THE PIED PIPERS: Interviews with the Influential Creators of Children's Literature

By

Pub Date: May 28th, 1975
Publisher: Paddington Press/Two Continents, 30 East 42nd Street, New York, New York 10017

Twenty-four serious, relatively intelligent interviews with contemporary writers (and a few illustrators) of fiction for children and YA's. The accent is English as are the two interviewers but over a third of the subjects are American, and in fact Wintle and Fisher begin with Sendak and (from the sublime. . .) end with Judy Blume. The Americans included are in fact altogether an odd lot--Richard Scarry and Dr.

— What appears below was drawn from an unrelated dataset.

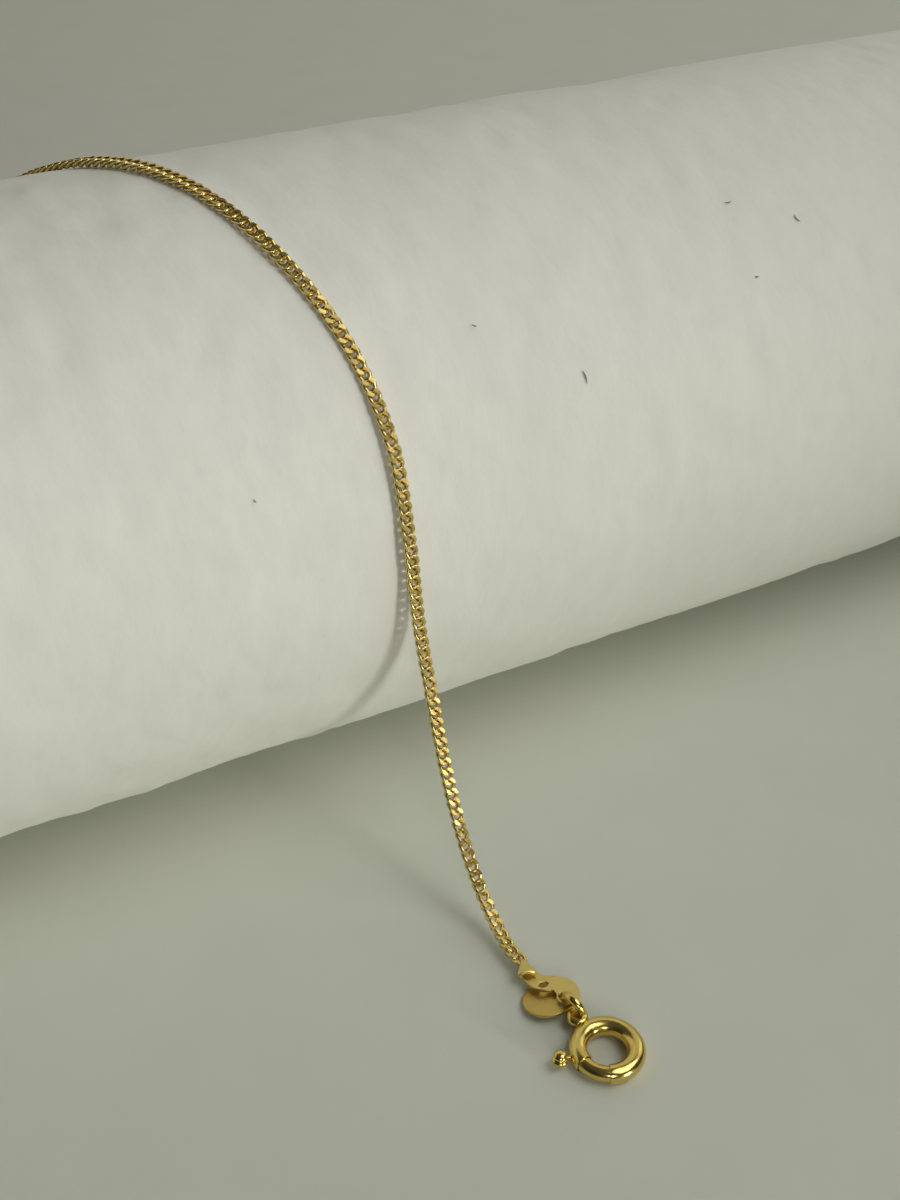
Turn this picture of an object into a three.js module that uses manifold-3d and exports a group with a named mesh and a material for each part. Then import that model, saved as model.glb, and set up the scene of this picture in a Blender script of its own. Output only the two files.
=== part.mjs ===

Seuss (who answered in writing as he was, not surprisingly, unavailable for interview), along with E.B. White and, for midcult balance, Madeleine L'Engle. But then such English eminences as Garfield, Garner and Townsend are thrown in with Roald Dahl. (Richard Adams is here too, rambling on about Shakespeare and Jesus Christ.) But if no special point of view informs the selections or the questions, the interviewers do succeed in provoking long and generally thoughtful answers. And though we find them too easy on some (for example Maia Wojciechowska who gets away with going on about all the school kids who ""come up and tell me I'm the only human being he or she has ever met""), they can when so inclined ask some uncomfortable questions, even nudging back those authors who try to evade them. Wintle and Fisher are not children's book specialists (they are even factually mistaken about Sendak's Caldecott history) and often seem not only undiscriminating but even unaware of consensus judgments (popularity being proof enough), but their interviews go deeper than those conducted and compiled by our library-oriented professionals.